Вскоре после того кто-то из друзей Данте привел его в дом, где многие благородные дамы собрались к новобрачной. «Ибо в том городе был обычай, чтобы невестины подруги служили ей, когда впервые садилась она за стол жениха». — «Зачем мы сюда пришли?» — спросил Данте. «Чтобы послужить этим дамам», — ответил друг. «Желая ему угодить, я решил, вместе с ним, служить этим дамам… Но только что я это решил, как почувствовал сильнейшую дрожь, внезапно начавшуюся в левой стороне груди и распространившуюся по всему телу моему… Я прислонился к стенной росписи, окружавшей всю комнату и, боясь, чтобы кто-нибудь не заметил, как я дрожу, поднял глаза и, взглянув на дам, увидел среди них… Беатриче… и едва не лишился чувств… Многие же дамы, заметив то, удивились и начали смеяться надо мной, вместе с той, Благороднейшей…Тогда мой друг, взяв меня за руку, вывел оттуда и спросил, что со мной?.. И, придя немного в себя, я ответил: „Я был уже одной ногою там, откуда нет возврата…“ И, оставив его, я вернулся (домой), в комнату слез, где, плача от стыда, говорил: „О, если бы Дама эта знала чувства мои, она не посмеялась бы надо мной, а пожалела бы меня!“»
В сердце его вошел этот смех, как тот нож, который хотел он, может быть, вонзить в сердце врага, Симоне де Барди.

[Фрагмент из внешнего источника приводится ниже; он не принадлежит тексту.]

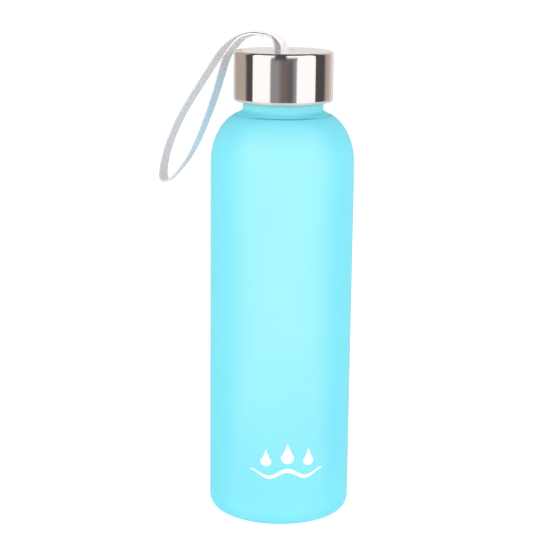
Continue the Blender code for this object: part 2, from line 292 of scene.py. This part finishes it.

Эта милосерднейшая, чей один только вид внушает людям «всех обид забвение» и прощение врагам, — слышит, как люди о нем говорят: «Вот что эта женщина сделала с ним!» — знает, что от любви к ней он стоит одной ногой в могиле, и все-таки смеется над ним.[175] Точно розовая нежная жемчужина — «цвет жемчуга в ее лице»,[176] — превращается в грубый серый булыжник или в серый холодный туман. Что это значит? Может быть, лучше всего объясняет Беатриче, сестру свою небесную, сестра ее земная и подземная, Франческа да Римини.